WHAT IS BEING ASKED:
Copy the data exactly from the line that contains "obj.matrix_world = world" through the line that contains "point = shown.matrix_world", keeping both end lines and leaving out everything else.

>> start

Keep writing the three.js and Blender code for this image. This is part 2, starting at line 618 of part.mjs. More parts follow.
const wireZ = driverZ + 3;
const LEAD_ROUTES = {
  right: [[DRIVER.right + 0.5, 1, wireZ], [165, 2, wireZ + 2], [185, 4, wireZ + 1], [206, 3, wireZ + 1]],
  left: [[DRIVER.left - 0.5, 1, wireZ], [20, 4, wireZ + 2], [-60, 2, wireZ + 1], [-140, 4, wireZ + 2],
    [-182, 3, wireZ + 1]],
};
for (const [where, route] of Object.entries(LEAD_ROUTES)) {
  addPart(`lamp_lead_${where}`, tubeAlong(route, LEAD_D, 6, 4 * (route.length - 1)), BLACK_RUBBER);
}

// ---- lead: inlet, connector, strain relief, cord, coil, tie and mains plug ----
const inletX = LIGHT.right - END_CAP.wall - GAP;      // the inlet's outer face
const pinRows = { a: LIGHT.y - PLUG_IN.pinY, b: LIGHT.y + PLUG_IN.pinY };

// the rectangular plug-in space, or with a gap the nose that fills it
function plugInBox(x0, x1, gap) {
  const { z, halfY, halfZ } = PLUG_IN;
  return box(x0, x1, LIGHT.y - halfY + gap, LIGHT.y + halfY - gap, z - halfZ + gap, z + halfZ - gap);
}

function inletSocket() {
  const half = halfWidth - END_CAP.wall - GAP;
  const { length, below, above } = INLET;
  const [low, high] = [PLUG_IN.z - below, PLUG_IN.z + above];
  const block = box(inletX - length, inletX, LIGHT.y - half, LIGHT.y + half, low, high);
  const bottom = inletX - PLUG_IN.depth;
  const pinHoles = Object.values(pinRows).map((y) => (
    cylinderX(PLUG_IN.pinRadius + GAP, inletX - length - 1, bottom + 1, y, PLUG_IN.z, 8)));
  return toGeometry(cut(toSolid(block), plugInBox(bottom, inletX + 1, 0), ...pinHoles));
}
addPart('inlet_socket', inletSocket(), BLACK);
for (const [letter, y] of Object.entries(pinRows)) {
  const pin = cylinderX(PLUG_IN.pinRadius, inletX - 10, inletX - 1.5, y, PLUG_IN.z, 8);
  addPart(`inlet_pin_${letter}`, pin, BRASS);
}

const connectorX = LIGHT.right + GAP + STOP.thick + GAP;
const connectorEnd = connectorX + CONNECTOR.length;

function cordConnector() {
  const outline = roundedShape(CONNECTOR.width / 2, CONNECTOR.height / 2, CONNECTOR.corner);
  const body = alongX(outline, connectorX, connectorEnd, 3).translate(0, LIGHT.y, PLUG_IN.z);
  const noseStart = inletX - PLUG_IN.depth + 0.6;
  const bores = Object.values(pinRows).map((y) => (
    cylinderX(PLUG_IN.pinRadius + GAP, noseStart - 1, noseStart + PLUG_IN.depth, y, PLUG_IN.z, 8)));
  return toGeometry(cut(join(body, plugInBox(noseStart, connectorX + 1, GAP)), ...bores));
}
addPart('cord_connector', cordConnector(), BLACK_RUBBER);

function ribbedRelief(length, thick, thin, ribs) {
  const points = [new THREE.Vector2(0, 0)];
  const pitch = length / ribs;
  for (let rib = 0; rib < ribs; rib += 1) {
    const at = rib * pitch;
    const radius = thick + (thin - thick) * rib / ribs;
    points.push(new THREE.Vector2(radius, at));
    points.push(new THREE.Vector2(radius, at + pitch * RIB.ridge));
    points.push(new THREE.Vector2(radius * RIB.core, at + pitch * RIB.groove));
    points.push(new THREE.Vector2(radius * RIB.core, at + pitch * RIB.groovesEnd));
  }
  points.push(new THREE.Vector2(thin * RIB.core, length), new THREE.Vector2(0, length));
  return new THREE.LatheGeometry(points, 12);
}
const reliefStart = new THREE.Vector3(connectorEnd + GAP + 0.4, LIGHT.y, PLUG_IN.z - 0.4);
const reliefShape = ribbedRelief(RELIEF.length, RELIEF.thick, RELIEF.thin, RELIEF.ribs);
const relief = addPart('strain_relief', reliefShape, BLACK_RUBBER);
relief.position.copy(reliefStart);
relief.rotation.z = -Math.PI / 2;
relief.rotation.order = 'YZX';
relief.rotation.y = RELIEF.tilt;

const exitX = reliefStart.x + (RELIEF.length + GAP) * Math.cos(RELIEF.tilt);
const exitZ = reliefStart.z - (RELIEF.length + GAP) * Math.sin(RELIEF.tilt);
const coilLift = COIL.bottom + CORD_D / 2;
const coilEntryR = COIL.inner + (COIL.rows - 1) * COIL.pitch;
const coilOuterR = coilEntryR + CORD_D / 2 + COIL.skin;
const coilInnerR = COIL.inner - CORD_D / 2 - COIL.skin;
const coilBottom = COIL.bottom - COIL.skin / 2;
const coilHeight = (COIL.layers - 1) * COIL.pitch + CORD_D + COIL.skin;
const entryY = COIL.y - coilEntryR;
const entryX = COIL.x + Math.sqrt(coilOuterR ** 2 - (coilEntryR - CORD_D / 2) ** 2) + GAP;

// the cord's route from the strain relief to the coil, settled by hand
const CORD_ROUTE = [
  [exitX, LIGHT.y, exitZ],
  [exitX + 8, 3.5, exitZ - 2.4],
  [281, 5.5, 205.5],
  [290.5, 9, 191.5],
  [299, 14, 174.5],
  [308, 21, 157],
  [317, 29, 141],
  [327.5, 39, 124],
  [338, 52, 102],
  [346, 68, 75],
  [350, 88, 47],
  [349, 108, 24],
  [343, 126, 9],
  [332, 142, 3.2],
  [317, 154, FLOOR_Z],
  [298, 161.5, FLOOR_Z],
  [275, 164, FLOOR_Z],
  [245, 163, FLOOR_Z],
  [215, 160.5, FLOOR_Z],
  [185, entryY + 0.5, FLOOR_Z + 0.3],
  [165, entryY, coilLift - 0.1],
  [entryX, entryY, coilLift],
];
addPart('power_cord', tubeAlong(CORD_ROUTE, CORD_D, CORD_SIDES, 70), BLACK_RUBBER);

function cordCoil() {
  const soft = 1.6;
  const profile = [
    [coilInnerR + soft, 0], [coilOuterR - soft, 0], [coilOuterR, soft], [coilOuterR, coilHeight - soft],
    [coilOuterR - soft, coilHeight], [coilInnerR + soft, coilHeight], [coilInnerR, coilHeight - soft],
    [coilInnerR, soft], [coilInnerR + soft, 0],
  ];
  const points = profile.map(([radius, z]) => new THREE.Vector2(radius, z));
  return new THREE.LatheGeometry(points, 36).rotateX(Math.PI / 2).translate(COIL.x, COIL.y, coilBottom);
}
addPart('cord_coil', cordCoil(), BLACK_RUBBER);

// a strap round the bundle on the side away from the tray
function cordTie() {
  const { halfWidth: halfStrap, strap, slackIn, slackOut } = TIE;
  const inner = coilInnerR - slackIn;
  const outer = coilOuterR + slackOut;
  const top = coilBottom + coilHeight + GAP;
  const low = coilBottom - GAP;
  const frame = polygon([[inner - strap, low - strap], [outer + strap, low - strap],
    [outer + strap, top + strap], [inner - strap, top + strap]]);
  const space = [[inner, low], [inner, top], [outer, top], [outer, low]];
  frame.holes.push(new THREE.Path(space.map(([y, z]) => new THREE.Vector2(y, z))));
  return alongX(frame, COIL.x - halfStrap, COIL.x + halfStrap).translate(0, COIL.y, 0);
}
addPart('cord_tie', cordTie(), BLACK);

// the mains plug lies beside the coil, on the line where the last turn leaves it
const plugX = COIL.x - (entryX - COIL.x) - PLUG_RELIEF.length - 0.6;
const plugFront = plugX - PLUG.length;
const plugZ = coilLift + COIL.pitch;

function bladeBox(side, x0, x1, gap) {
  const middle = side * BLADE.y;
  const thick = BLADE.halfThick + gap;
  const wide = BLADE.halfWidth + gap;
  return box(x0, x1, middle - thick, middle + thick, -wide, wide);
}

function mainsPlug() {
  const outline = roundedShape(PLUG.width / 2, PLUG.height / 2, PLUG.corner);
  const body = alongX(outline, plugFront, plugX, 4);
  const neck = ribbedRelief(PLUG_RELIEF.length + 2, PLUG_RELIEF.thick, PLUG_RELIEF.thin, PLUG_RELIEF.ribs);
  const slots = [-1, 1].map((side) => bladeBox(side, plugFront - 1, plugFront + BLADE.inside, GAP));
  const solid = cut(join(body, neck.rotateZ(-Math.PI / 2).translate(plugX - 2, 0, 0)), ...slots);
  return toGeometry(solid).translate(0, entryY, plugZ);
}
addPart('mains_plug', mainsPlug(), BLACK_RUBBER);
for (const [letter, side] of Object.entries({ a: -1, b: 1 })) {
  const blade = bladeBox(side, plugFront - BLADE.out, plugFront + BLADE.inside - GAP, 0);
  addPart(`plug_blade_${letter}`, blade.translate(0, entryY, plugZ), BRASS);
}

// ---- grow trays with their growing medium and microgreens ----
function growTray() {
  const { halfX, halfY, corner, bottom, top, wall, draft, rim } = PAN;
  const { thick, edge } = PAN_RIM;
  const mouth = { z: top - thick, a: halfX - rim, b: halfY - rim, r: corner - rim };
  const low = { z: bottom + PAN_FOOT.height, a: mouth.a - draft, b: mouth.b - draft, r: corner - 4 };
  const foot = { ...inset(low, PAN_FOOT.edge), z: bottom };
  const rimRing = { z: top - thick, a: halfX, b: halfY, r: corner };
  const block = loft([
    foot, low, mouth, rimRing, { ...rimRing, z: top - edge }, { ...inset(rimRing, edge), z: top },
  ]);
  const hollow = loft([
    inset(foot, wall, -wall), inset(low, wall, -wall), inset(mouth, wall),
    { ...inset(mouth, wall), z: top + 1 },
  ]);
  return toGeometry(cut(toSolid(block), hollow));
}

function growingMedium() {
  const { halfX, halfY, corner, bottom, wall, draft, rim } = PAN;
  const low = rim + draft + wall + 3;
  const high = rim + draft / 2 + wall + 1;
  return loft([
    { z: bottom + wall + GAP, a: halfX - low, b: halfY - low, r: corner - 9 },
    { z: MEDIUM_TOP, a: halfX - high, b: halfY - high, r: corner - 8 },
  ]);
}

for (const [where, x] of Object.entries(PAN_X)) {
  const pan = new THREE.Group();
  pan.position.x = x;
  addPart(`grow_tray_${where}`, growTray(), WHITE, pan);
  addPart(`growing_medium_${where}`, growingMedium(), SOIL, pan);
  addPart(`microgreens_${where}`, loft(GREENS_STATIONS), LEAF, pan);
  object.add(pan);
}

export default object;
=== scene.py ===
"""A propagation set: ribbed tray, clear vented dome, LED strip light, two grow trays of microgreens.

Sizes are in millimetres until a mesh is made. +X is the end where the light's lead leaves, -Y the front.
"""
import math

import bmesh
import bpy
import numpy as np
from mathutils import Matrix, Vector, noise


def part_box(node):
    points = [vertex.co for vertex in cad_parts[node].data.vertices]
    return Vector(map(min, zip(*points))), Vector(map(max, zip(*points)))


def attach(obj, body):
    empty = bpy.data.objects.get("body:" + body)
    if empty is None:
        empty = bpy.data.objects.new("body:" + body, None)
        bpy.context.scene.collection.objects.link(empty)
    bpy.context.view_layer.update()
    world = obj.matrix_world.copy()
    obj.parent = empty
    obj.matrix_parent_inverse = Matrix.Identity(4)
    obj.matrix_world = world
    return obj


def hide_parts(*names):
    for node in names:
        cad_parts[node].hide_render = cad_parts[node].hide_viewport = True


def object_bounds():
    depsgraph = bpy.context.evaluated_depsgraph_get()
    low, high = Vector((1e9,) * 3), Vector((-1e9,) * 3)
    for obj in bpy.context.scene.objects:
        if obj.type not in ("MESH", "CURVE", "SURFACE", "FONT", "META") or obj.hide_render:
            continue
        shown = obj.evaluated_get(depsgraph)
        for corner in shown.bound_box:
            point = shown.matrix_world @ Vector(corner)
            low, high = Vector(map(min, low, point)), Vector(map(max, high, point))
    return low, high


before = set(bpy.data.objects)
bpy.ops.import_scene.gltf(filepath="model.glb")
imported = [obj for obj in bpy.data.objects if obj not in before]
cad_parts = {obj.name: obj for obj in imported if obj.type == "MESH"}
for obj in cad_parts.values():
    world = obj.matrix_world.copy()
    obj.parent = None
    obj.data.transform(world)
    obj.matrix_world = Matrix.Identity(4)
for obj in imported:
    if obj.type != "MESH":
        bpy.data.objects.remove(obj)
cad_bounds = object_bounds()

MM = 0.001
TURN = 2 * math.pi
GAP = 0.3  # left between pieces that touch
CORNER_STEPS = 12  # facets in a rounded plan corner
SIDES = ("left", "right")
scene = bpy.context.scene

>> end

THE RESPONSE:
    obj.matrix_world = world
    return obj


def hide_parts(*names):
    for node in names:
        cad_parts[node].hide_render = cad_parts[node].hide_viewport = True


def object_bounds():
    depsgraph = bpy.context.evaluated_depsgraph_get()
    low, high = Vector((1e9,) * 3), Vector((-1e9,) * 3)
    for obj in bpy.context.scene.objects:
        if obj.type not in ("MESH", "CURVE", "SURFACE", "FONT", "META") or obj.hide_render:
            continue
        shown = obj.evaluated_get(depsgraph)
        for corner in shown.bound_box:
            point = shown.matrix_world @ Vector(corner)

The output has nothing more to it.